Where Will You Put It?
Dogs already know how to get underfoot so you don’t need to put their bed in your way as well. We have ours on the “less-lived” sides of our room; in both the living room and the bedroom. With some encouragement and firmness, your dog will learn to lay down where you put their bed.
This is, of course, after they celebrate your return home with whatever hyper activity they use to greet you. Once all the excitement is over and they know you’re still in their lives, they will settle down. As long as they can see you, they will be content – usually.
So once you know where their bed will go, start training them to use it (and not move it). Let them know that is their corner and they’re expected to stay put. Over time they will become quite comfortable on their bed as their scent permeates it and their hair possesses it.
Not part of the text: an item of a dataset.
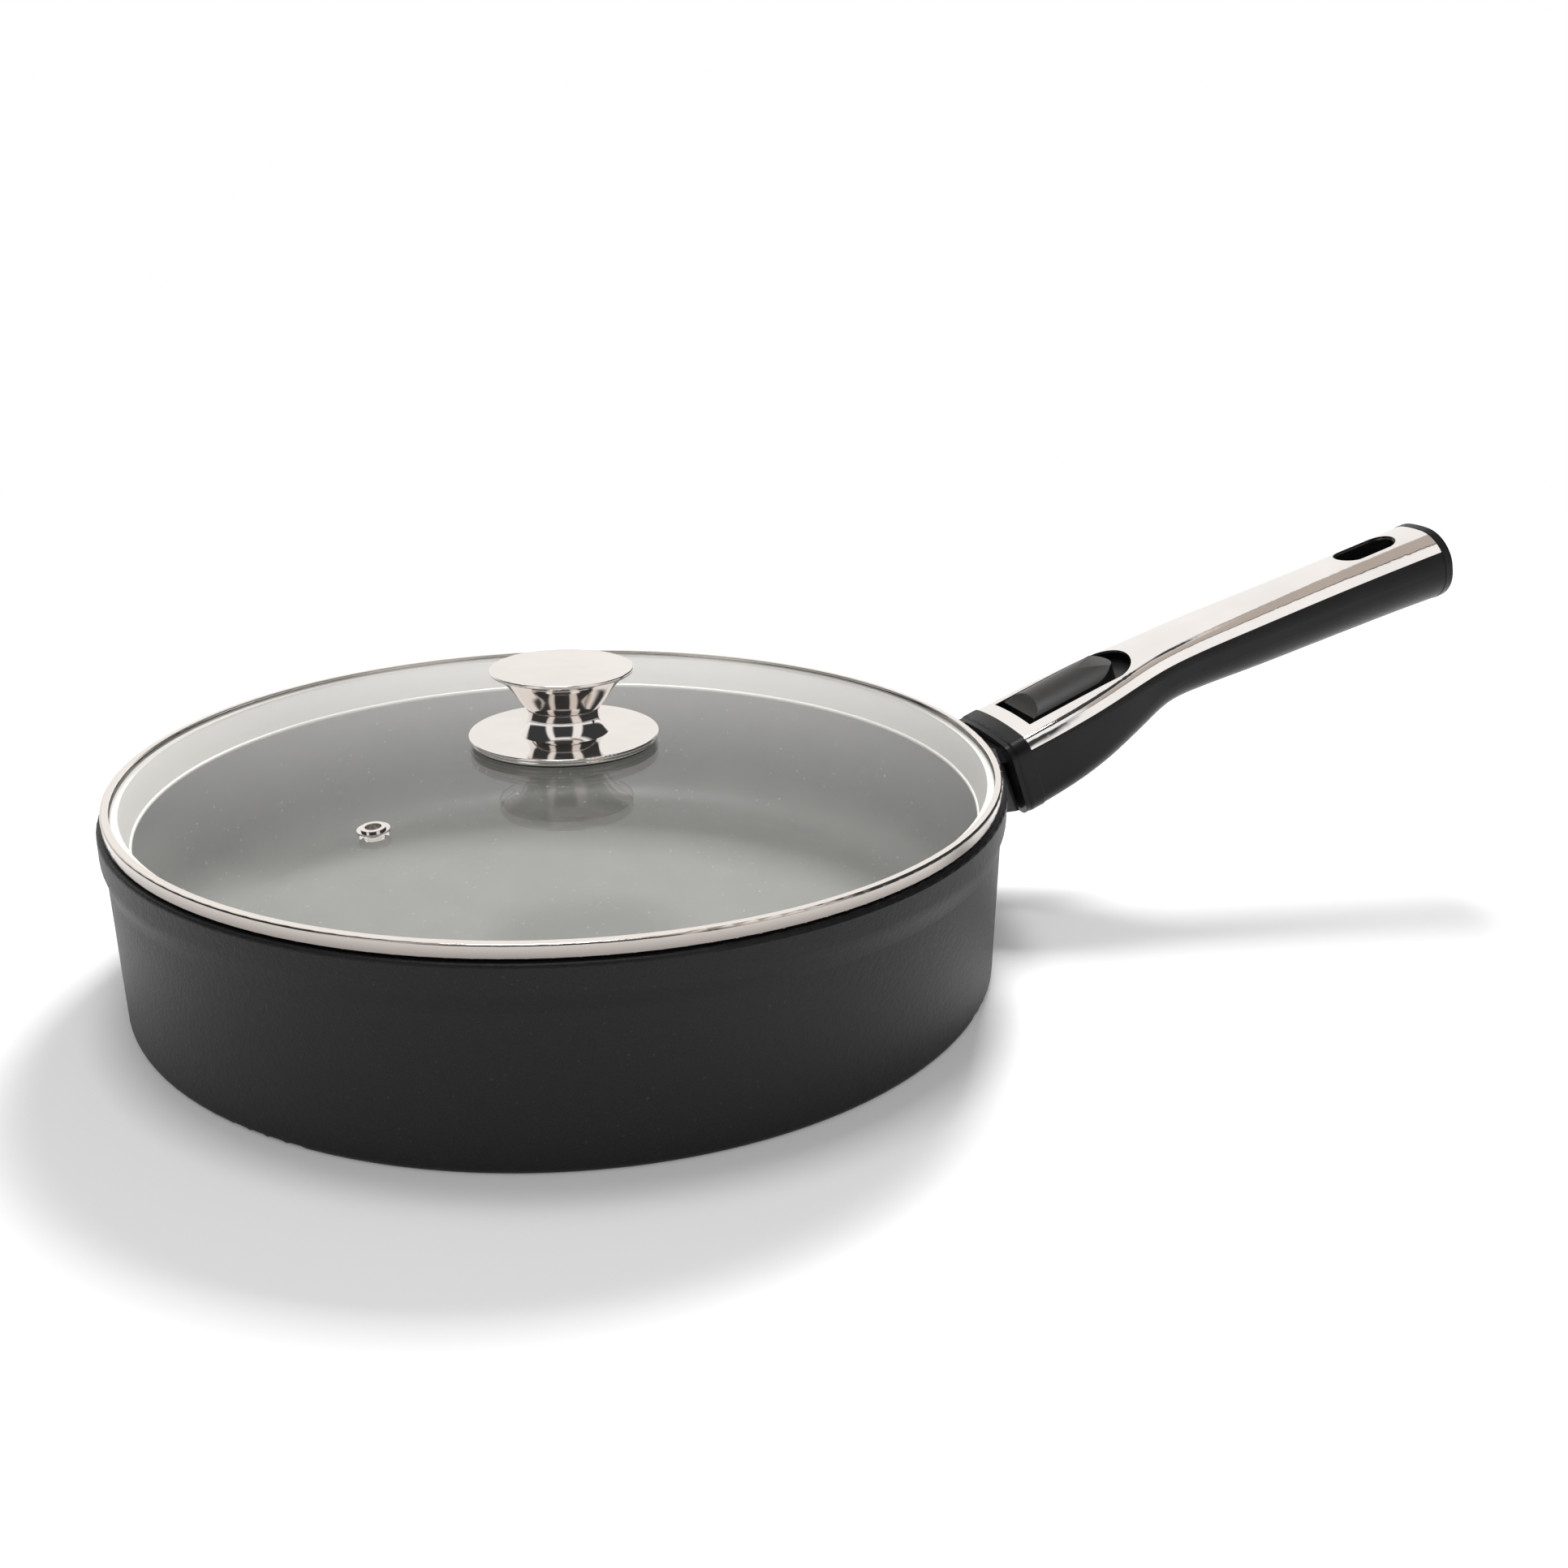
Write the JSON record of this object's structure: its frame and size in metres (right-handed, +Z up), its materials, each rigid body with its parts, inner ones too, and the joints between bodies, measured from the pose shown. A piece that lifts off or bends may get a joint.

You will also need to decide if you’ll buy two beds – one for each dog probably – so that you can keep a bed in the rooms you spend the majority of your time in; i.e. living room and bedroom. Alternatively, you could carry it back and forth. This might be easy enough for apartment dwellers but not so much for those of you living in a two-story house.
I trust this gives you some beginning thoughts on how to choose a dog bed that suits both you and your dog’s lifestyle. There’s more information online, of course, so hopefully this article has triggered the things you need to know.
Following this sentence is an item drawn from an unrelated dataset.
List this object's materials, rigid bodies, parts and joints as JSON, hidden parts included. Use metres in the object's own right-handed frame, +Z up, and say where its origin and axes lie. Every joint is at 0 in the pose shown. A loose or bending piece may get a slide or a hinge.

Dogs sleep, on average, 12 – 14 hours per day so you’re essentially investing in “half their lives.” Which bed to buy is important and you need to ensure you find the right bed – and at the right price if that is a factor for you, like it is for most of us.
Take your time. Research online. Go to the stores and ask the staff. Pull a few dog beds off the shelf and test them out, ideally with your dog in attendance and if you’re able to let them test out the bed. We often sit or lay down on a mattress before we buy it so why wouldn’t we do the same for our dogs.
And above all else: trust your gut that you will know the right bed when you find it. Isn’t that how you picked out your dog?
Thanks for your time, I appreciate it and hope that I’ve added some value to your search.